The Senate Jobs and Economic Development Committee adopted the author’s a2 and a3 amendments to Senate File 36-64 on April 15 and voted to forward the omnibus to the Senate Finance Committee.
Staff walked members through a spreadsheet of appropriations and cancellations. Highlights include a $2 million general-fund appropriation for Enterprise Minnesota to support small manufacturers, a $7 million grant to the city of Chaska to attract PGA events, multiple workforce-development grants (including funding for the Hmong American Partnership and a Getting to Work grant program), a $1.5 million appropriation related to an automotive component manufacturer, and several cancellations totaling roughly $10.6 million to offset the package.

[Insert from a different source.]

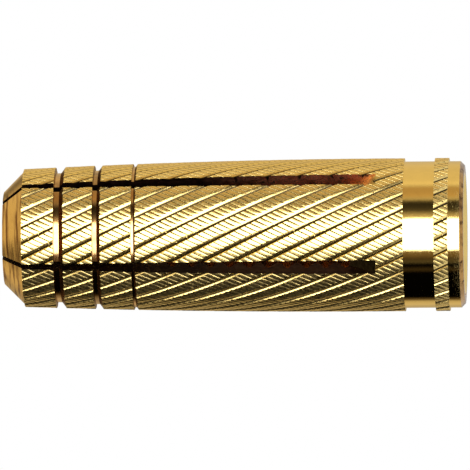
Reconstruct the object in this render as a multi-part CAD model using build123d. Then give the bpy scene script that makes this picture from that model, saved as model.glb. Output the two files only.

Lynn Shelton, vice president at Enterprise Minnesota, thanked the committee for the $2 million appropriation and described the group’s role helping manufacturers improve competitiveness and create good-paying jobs.
A contentious portion of the hearing focused on the automotive manufacturer appropriation (a company identified in discussion as Flex Forge). Senator Pratt and others said required reporting on a prior appropriation was late or incomplete and urged that the committee should withhold additional funding until DEED provided a final report containing wage, job-creation and expenditure details. DEED’s government-relations director, Devon Bowdre, said staff were checking on the status of the final report and that DEED and the company had been working to finalize it.
Senator Graham offered an a4 amendment — requiring a 90-day report and oversight documentation for the Chaska grant — but withdrew it after the author agreed to continue work with affected parties before Finance. The committee passed SF 36-64 as amended by voice vote and referred it to Finance.